Molybdenum carbide nanoparticles embedded in nitrogen-doped porous carbon nanofibers as a dual catalyst for hydrogen evolution and oxygen reduction reactions

Abstract

An efficient dual catalyst of molybdenum carbide nanoparticles embedded nitrogen-doped porous carbon nanofibers (Mo2C/NPCNFs) has been developed for hydrogen evolution reaction (HER) and oxygen reduction reaction (ORR).

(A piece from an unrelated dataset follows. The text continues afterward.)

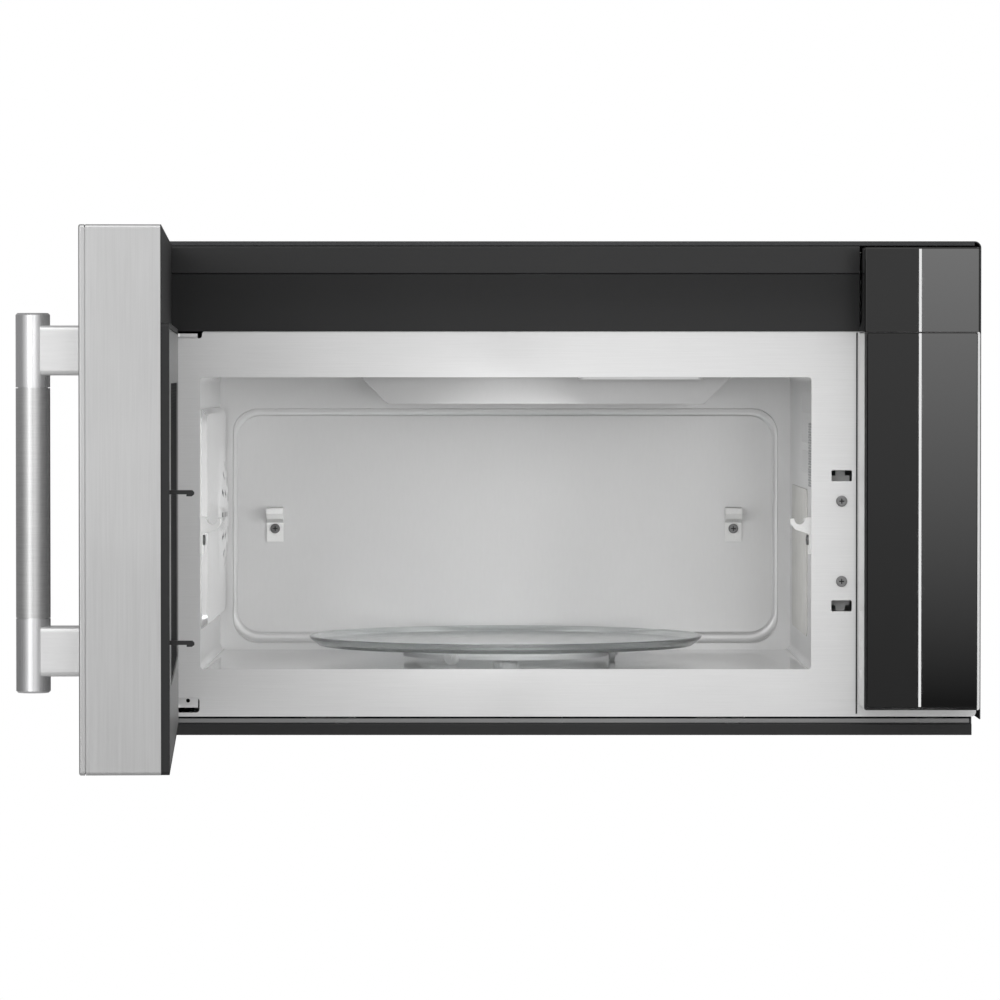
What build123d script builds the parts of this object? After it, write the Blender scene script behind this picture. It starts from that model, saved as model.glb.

The well-aligned and nanoporous identity of the desirable hybrid Mo2C/NPCNFs by an electrospun approach provides the good conductivity and rich active sites addressing excellent HER catalytic performance with an onset potential of −85 mV, a Tafel slope of 68 mV dec−1, and an exchange current density of 0.178 mA cm−2 in 0.5 M H2SO4. It is noting that the Mo2C/NPCNFs also shows remarkable ORR catalytic activity with an onset potential of ∼0.9 V, a half-potential of ∼0.77 V and a Tafel slope of 60.2 mV dec−1 at 1600 rpm in 0.1 M KOH. In addition, the experimental results demonstrate the core-shell 1D nanostructures boost the Mo2C/NPCNFs' stability of the durable catalytic activity over 10 h for both HER and ORR. This study designs a new structure for carbon-supported Mo2C composites, providing a distinctive course for the development of high-performance non-noble HER and ORR catalysts.